* BEGIN COLLECTED MATERIAL *

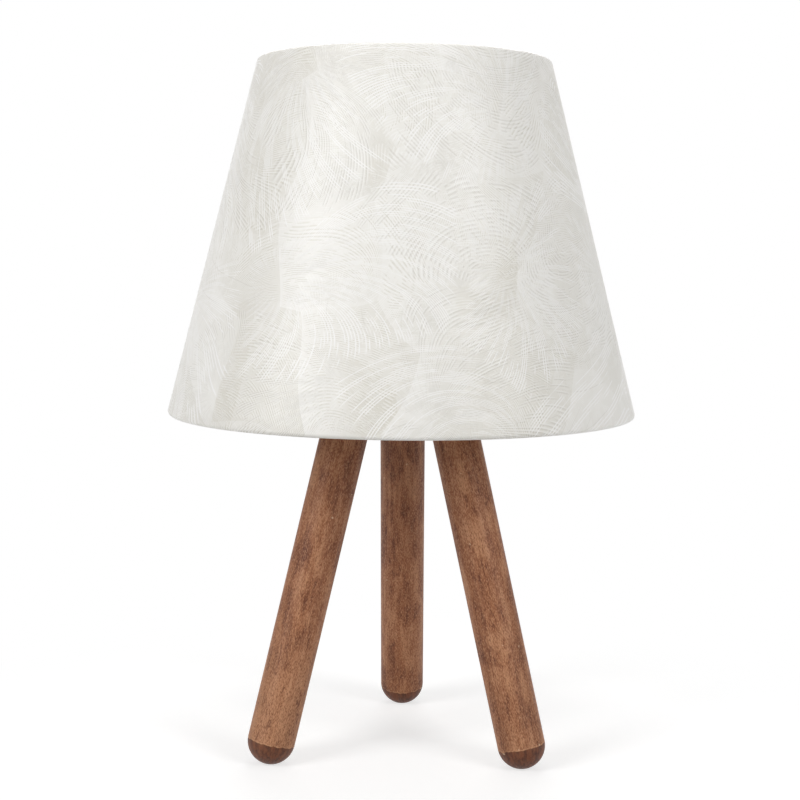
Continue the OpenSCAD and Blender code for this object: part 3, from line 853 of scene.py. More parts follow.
@dataclass(frozen=True)
class MouldedPlastic(Finish):
    """Moulded plastic, fired steatite or stoved enamel, with flow marks and a slightly wavy skin."""

    colour: Colour = srgb(236, 235, 230)
    deeper: Colour = srgb(222, 220, 212)
    roughness: float = 0.28
    wave_mm: float = 4.0
    grit_mm: float = 0.35
    relief_mm: float = 0.02
    grit_low: float = 0.5
    mark_share: float = 0.35
    grit_roughness: float = 0.16
    grit_relief: float = 0.3

    def paint(self, graph: Graph, shader: Node) -> None:
        """Adds the flow marks, the wavy skin and dust in the corners of the grain.

        Args:
            graph: Graph of the material's tree.
            shader: The material's Principled BSDF.
        """
        place = graph.place()
        wave, grit = graph.speckle(place, self.wave_mm), graph.speckle(place, self.grit_mm, Low=self.grit_low)
        rough = self.roughness, self.roughness + self.grit_roughness
        graph.feed(shader, {
            "Base Color": graph.lay(self.colour, self.deeper, graph.plus(wave, grit), self.mark_share),
            "Roughness": graph.ramp(grit, (0.0, 1.0), rough),
            "Normal": graph.bump(graph.blend(self.grit_relief, wave, grit), self.relief_mm),
        })


@dataclass(frozen=True)
class PlatedMetal(Finish):
    """Zinc, nickel or brass sheet with drawing rings, stains and rubbed spots."""

    colour: Colour = srgb(198, 199, 201)
    stain: Colour = srgb(150, 151, 155)
    roughness: float = 0.3
    ring_mm: float = 0.25
    stain_mm: float = 2.5
    relief_mm: float = 0.012
    stain_roughness: float = 0.12
    ring_roughness: float = 0.1
    polish: float = 0.05

    def paint(self, graph: Graph, shader: Node) -> None:
        """Adds the rings, the stains and the uneven gloss.

        Args:
            graph: Graph of the material's tree.
            shader: The material's Principled BSDF.
        """
        place = graph.place()
        rings = graph.effect(LatheRings, Vector=place, Pitch=self.ring_mm * MM)[0]
        spots = graph.speckle(place, self.stain_mm)
        uneven = graph.plus(graph.times(spots, self.stain_roughness), graph.times(rings, self.ring_roughness))
        graph.feed(shader, {
            "Base Color": graph.mix(spots, self.colour, self.stain), "Metallic": 1.0,
            "Roughness": graph.plus(uneven, self.roughness - self.polish),
            "Normal": graph.bump(rings, self.relief_mm),
        })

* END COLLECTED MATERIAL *

# WRITTEN EXERCISE
What are the exact lines from the beginning of the material through the line containing "plastic, fired steatite"? Write out those lines alone.

# PROBLEM SOLUTION
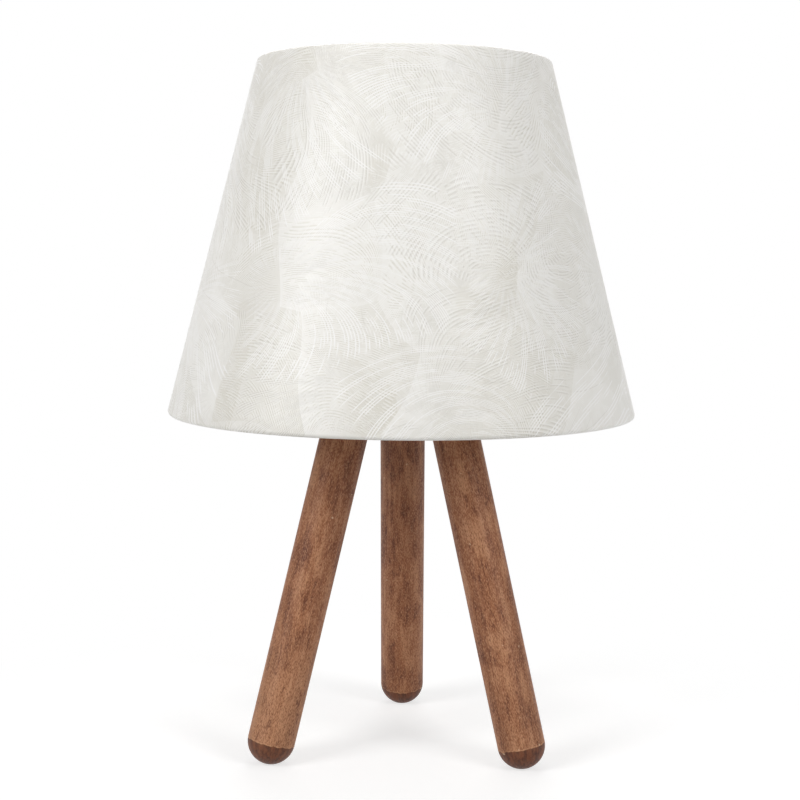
Continue the OpenSCAD and Blender code for this object: part 3, from line 853 of scene.py. More parts follow.
@dataclass(frozen=True)
class MouldedPlastic(Finish):
    """Moulded plastic, fired steatite or stoved enamel, with flow marks and a slightly wavy skin."""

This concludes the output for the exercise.